Related post: Dan's preview of stage one

4 comments on “Le Petit Départ”

  1. Hilary wrote:

    Excellent post Chris, though you do seem a bit jinxed when it comes to riding in the Dales! I enjoyed Dave's piece in 'Cycle' – I must go back to it and have a closer look at those photos.
    I have happy memories of CycleSeven's trip to Yorkshire although I didn't manage the full ride either. It seems a long time ago now.
    We shall be in Yorkshire for the Grand Depart visiting our old friend in York but I don't think I'll get to see much of the race as we are going up on the train and I won't have my bike. I should manage to see the finish in Harrogate and the start in York.

  2. Chris wrote:

    Hilary wrote: you do seem a bit jinxed when it comes to riding in the Dales!

    You haven't read about my little tour in October/November 2009 yet!

    What I was trying to say when comparing Rugby League and le Tour is that with rugby all the action unfolds in front of you over a period of 80 minutes. With cycle racing it just whizzes past and that's it. Hardly a profound statement, I know, but I am only ever a spectator of rugby, whereas I can actually ride a bike – and on (some of) the same roads as the pros. Anyway, that's just my thoughts...

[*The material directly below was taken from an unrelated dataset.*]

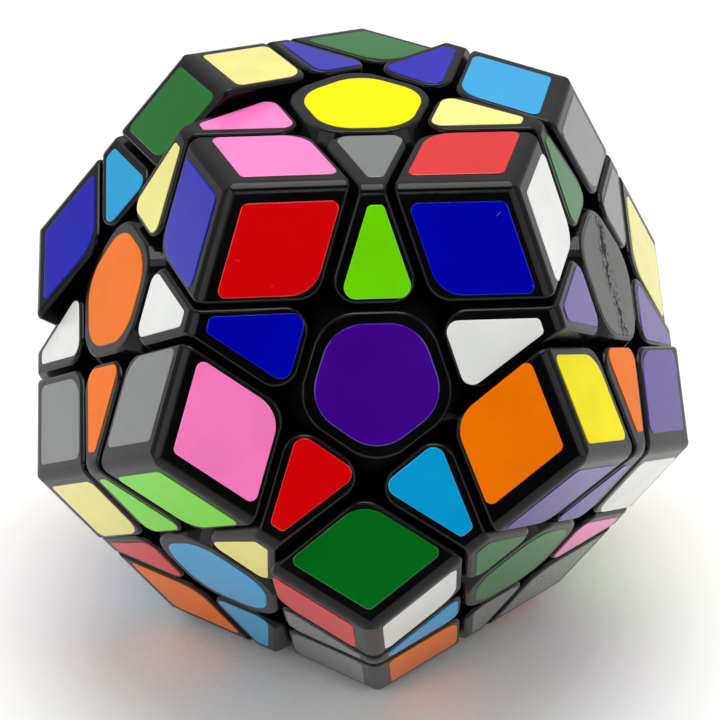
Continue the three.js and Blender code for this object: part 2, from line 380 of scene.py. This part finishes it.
def combined(mesh, other, operation):
    """Mesh joined with, cut by or limited to the other one."""
    body = bpy.data.objects.new("body", mesh)
    tool = bpy.data.objects.new("tool", other)
    for item in (body, tool):
        bpy.context.scene.collection.objects.link(item)
    modifier = body.modifiers.new("cut", "BOOLEAN")
    modifier.operation = operation
    modifier.solver = "EXACT"
    modifier.object = tool
    graph = bpy.context.evaluated_depsgraph_get()
    result = bpy.data.meshes.new_from_object(body.evaluated_get(graph))
    for item in (body, tool):
        bpy.data.objects.remove(item)
    return without_slivers(result)


def along_axis(axis):
    """Turns +Z to an axis."""
    return Vector((0, 0, 1)).rotation_difference(Vector(axis)).to_matrix().to_4x4()


def turned(mesh, matrix):
    copy = mesh.copy()
    copy.transform(matrix)
    return copy


def place(name, mesh, matrix, body, material, names=()):
    """A finished piece: its mesh is put in place in metres, and it rides on its body."""
    mesh = turned(mesh, Matrix.Scale(MM, 4) @ matrix)
    mesh.name = name
    mesh.materials.clear()
    mesh.materials.append(material)
    mesh.shade_smooth()
    mesh.set_sharp_from_angle(angle=SHARP_ANGLE)
    piece = bpy.data.objects.new(name, mesh)
    bpy.context.scene.collection.objects.link(piece)
    normals = piece.modifiers.new("normals", "WEIGHTED_NORMAL")
    normals.keep_sharp = True
    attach(piece, body)
    if names:
        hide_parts(*names)


# ---- the shape of a corner, an edge and a centre ----
def cut_planes(faces, cut):
    """Each plane keeps the piece on its own side of that face's cut."""
    planes = {}
    for name in near_faces(faces):
        if name in faces:
            planes[name] = (-FACES[name], -(cut + GAP / 2))
        else:
            planes[name] = (FACES[name], cut - GAP / 2)
    return planes


def cut_rounding(faces, planes):
    """The rounded upright edges of a cap, where two cuts meet."""
    rounding = []
    for a, b in itertools.combinations(planes, 2):
        key = ((a in faces) + (b in faces), len(faces))
        if adjacent(a, b) and key in UPRIGHT_ROUNDING:
            rounding += rounding_planes(planes[a], planes[b], *UPRIGHT_ROUNDING[key])
    return rounding


def cap_mesh(faces):
    """The outer cap, hollowed where the feet of its neighbours slide under it."""
    cuts = cut_planes(faces, OUTER_CUT)
    outer = [(FACES[name], INRADIUS) for name in faces]
    fillets = []
    for p, q in itertools.combinations(outer, 2):
        fillets += rounding_planes(p, q, EDGE_FILLET, EDGE_FILLET_FLATS)
    planes = [*outer, *fillets, *cuts.values(), *cut_rounding(faces, cuts)]
    cap = hull_mesh(filleted_points(planes, FINE_FILLET))
    return combined(cap, ball_mesh(CAP_RADIUS, BALL_DETAIL), "DIFFERENCE")


def piece_axis(faces):
    total = sum(FACES[name] for name in faces)
    return total / np.linalg.norm(total)


def foot_mesh(faces):
    """The foot that the neighbouring caps hold in, and the neck up into the cap."""
    axis = piece_axis(faces)
    inner = cut_planes(faces, INNER_CUT)
    outer = cut_planes(faces, OUTER_CUT)
    lid = (axis, LID_HEIGHT)
    foot = hull_mesh(filleted_points([*inner.values(), lid], FOOT_FILLET))
    foot = combined(foot, ball_mesh(FOOT_RADIUS, BALL_DETAIL), "INTERSECT")
    walls = [outer[name] if name in faces else inner[name] for name in inner]
    neck_planes = [(normal, distance - NECK_INSET) for normal, distance in walls]
    neck = hull_mesh(filleted_points([*neck_planes, (axis, NECK_TOP)], FOOT_FILLET))
    return combined(foot, neck, "UNION")


def centre_cap_mesh():
    """A centre's cap, with a socket for its stem."""
    radius = STEM_RADIUS + STEM_CLEARANCE
    top = STEM_TOP + STEM_CLEARANCE
    socket = [(0, SOCKET_START), (radius, SOCKET_START), (radius, top), (0, top)]
    return combined(cap_mesh(["top"]), lathe_mesh(socket, STEM_SIDES), "DIFFERENCE")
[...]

    My two photos were the diddiest ones used in the article. Not enough light, maybe :smile:

  3. Patrick wrote:

    Yes, good Post Chris. You sure know the Yorkshire Dales. I've stood on the roadside twice to watch the race go by (both times in France) and I'm not sure I fancy it again. It's a lot of waiting for what you see and the live TV coverage is top notch. So I'm not sure what we'll do. Either way, well done Yorkshire and I hope it stays dry (and the hills are big enough).

  4. Kern wrote:

    I'm jealous. I'll never get to be in the advance party for the Tour. Good ride, and good information on accommodations. That's the sort of "local knowledge" we always try to find before a tour.